As we played handball in the evenings against the big gable wall of Blessed Oliver Plunkett school, IRA men would drill in the ‘echoing hall’ – the enclosed courtyard where pupils would gather in the morning to be let into school.
As we thudded the tennis ball off the bricks, the stamp of marching feet and the call of “clé, deas, clé” drifted across the school yard.
Later, as a young journalist, I sat across the table from IRA men that I knew as friends and neighbours and spoke to them about war, about politics, about death and about dying and it struck me, as it does up to today, how the IRA was able to attract the brightest and the best from my estate and from many others.
These were no mumbling, jewel-encrusted louts, but intelligent and earnest men on a deadly serious mission.
Twenty years of growing up with the IRA, of seeing and knowing the men with the guns but never having them pointed at me, has had its effect.
I recall watching news of the Loughgall ambush in 1987 at home on TV and feeling sick to the pit of my stomach.
Next day it occurred to me that three years earlier, I had sat in a bar on the Lisburn Road as news of the mortar attack on Newry barracks came through and when customers started shouting anti-IRA remarks at the television, I felt more angry at the men shouting at the TV than I did at the men who had fired the mortars.

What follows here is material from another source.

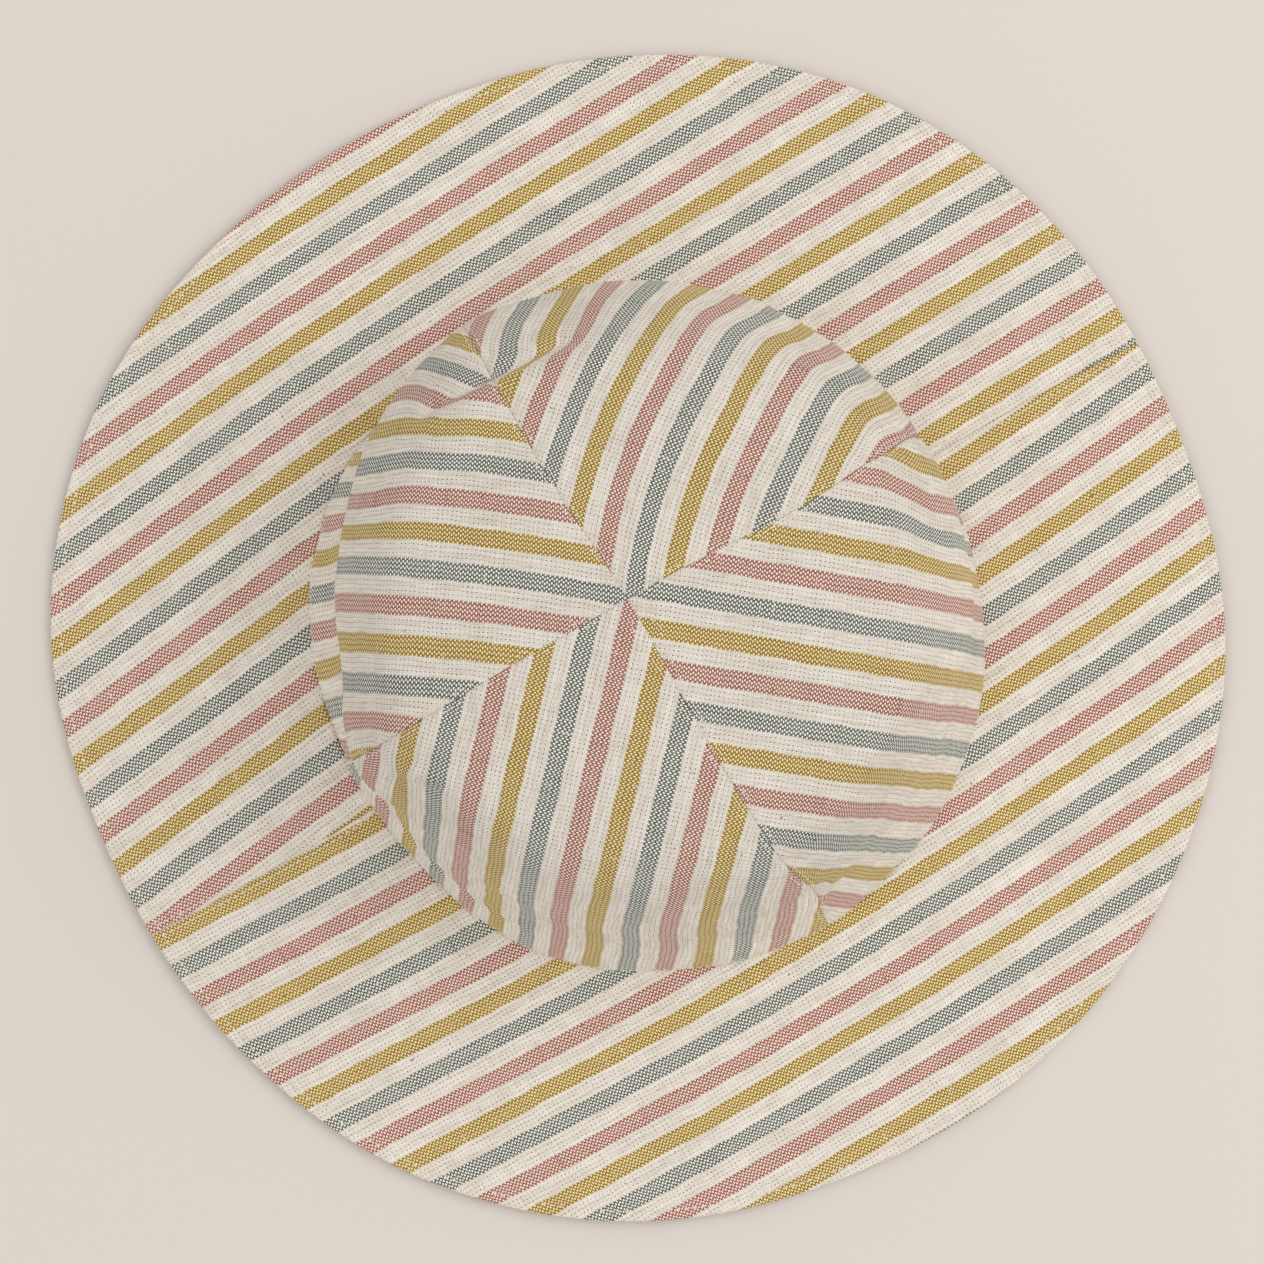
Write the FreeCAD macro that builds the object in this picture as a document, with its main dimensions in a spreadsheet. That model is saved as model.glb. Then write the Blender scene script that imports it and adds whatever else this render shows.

Though I was struck powerfully by the sense that this was wrong, more powerful was the sense that there was nothing I could do about it, that some inchoate notion of comradeship or shared experience picked up as a schoolboy on the streets of Lenadoon was stronger than my adult intellectualising that all violence was wrong.
So it was a relief for me, as the statement emerged yesterday and the prospect of the IRA going out of business loomed, to feel... nothing.
No vague, guilty pangs of regret or sorrow, no sense of being left abandoned or unprotected. Rather, it seemed to me that this was how it should be – should have been for quite a few years, in fact.
I’m just sorry now that it’s all over that I never told lies about the IRA the way so many journalists did because maybe today I’d be the toast of Fleet Street.
I was notorious as having the worst republican contacts of any journalist in Ireland because the makey-uppy ‘republican sources’ route was never open to me – I just couldn’t do it, for one thing because I had to look them in the eye in the supermarket aisle or down the pub; and for another thing because none of them ever told lies to me.
Which is why when I asked them yesterday if it was really over and they said yes, it was good enough for me.